If you or your team provides a service to the mill, and procurement certainly falls within this category, it is your job, indeed duty, to know the departments you service and what they need from you. It is not enough for the departments to tell you what you need, visit them in their work setting and learn in their home space what they need from you.

A number of years ago, I met a gentleman who was a doctor blade salesperson. He called on a mill that was in his area. He went to the machine. There he was told the purchasing agent want to see him before he left. Visiting the purchasing agent, he was chewed out for not having a certain doctor blade on hand when the mill needed it. Being a sharp salesperson, he had a solution which was for the mill to buy the new caddy of blades his company was now selling. He, the salesperson, assured the purchasing agent they would never run out of doctor blades again--he would make sure this blade caddy would always be stocked with the blades the mill used. He laughed as he told this story, for he said the caddy full of blades came to about $100,000 and contained blades the mill changed only every few years. The purchasing agent didn't know his business and cost the mill some serious money.

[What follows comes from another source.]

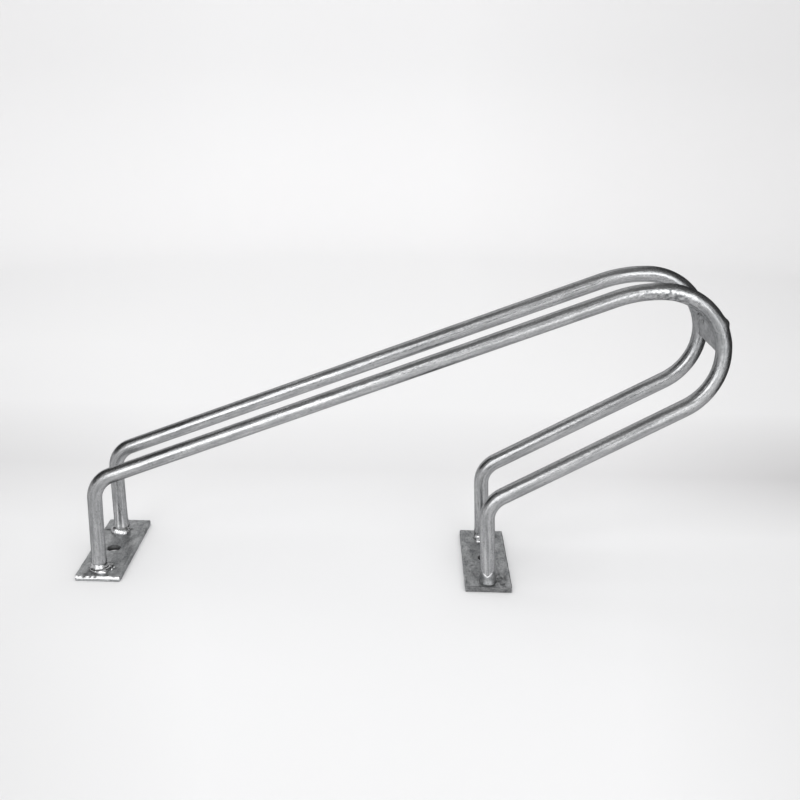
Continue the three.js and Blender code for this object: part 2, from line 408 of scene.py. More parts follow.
# %% Bar finish
def bar_finish():
    """Bright zinc on drawn bar: streaks along the bar, faint patches, flecks and a few dark pits. The
    attribute "dull" makes it darker and rougher, "lumpy" blotched, and a third attribute makes the zinc
    runs near white: a painted highlight on runs that are also raised in the shape."""
    name = "galvanised_bar"
    finishes[name], tree, shader = start_material(name)
    dull, shine, lumpy = (reading(tree, label) for label in ("dull", "shine", "lumpy"))
    seen = zinc_patterns(tree, reading(tree, "grain", "Vector"), 2, bar_patterns)
    tone = weighted(tree, seen, bar_tone)
    bright, matt, run = (mixed(tree, tone, *bar_greys[grey]) for grey in ("bright", "matt", "run"))
    spot = mixed(tree, spread(tree, seen["blotches"], 0, 1, *blotch_range), *bar_greys["spot"])
    zinc = mixed(tree, lumpy, mixed(tree, dull, bright, matt), spot)
    pitted = maths(tree, "ADD", seen["pits"], spread(tree, lumpy, 0, pits_on_lumps, 0, 1))
    zinc = mixed(tree, spread(tree, pitted, 0, pit_share, *pit_range), zinc, pit_grey)
    duller = spread(tree, dull, 0, dull_roughness, 0, 1)
    thicker = spread(tree, shine, 0, run_roughness, 0, 1)
    rough = maths(tree, "ADD", weighted(tree, seen, bar_roughness), duller, thicker)
    lumps = maths(tree, "MULTIPLY", spread(tree, seen["blotches"], 0, 1), lumpy)
    height = maths(tree, "ADD", weighted(tree, seen, bar_height), lumps)
    # Painted highlight: the zinc runs are mixed towards near white.
    colour = mixed(tree, shine, zinc, run)
    finish_zinc(name, tree, shader, (colour, rough), (*bar_bump, height), zinc_metallic, zinc_edge_tint)


bar_finish()

# %% Patterns and greys of the plates
plate_patterns = {
    "mottles": (130, 4, 0.55, 0.5),
    "specks": (480, 3, 0.6, 0.5),
    "clouds": (55, 2, 0.5, 0.5),
    "grain": (1500, 3, 0.5, 1),
}
plate_tone = [
    ("mottles", 0, 0.4, 0.37, 0.63),
    ("clouds", 0, 0.25, 0.34, 0.66),
    ("specks", 0, 0.35, 0.38, 0.62),
]
plate_roughness = [("mottles", 0.24, 0.18), ("clouds", 0.18, 0.24)]
plate_height = [("grain", 0, 0.25), ("mottles", 0, 1), ("specks", 0, 0.6)]
plate_greys = {
    "clean": ((0.18, 0.187, 0.192), (0.60, 0.607, 0.612)),
    # Near black: painted shade in the anchor hole, round the feet, on the crown plate's near end and at the
    # bridge plate's upper end.
    "sooty": ((0.02, 0.02, 0.02), (0.06, 0.06, 0.06)),
    # Near white: thick zinc, and a painted highlight on the entry plate's sheared end.
    "thick": ((0.66, 0.665, 0.67), (0.84, 0.845, 0.85)),
}
soot_roughness = 0.3
thick_roughness = -0.14
plate_bump = (0.6, 0.3 * MM)
print("patterns of the plates:", sorted(plate_patterns))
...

In another case, I was an advisor to a young company that was making seal strips for vacuum sections in press rolls. They had built their business by offering quick turnaround. Give them an order today and they would get it out no later than tomorrow. I asked them what the extra charge was for this quick service. They stared at me and told me they charged the same as they did for regular orders. I explained to them that likely that roll that needed the quick service had been out of the machine for months, and it was the mill's negligence that caused this panic buying. I told them to triple the price for quick service and all that would happen would be that they made more money. It took them a couple of months to get up the nerve to try this, but when they did, they discovered I was correct.

A wandering purchasing agent should observe when a roll is pulled from the machine and ask the maintenance department if they will be needing any wear parts for it.

There are endless examples like this that procurement can influence. And this is a better way for the purchasing department to save the mill money than just beating up the suppliers, who, if that is your practice, will always win in the end.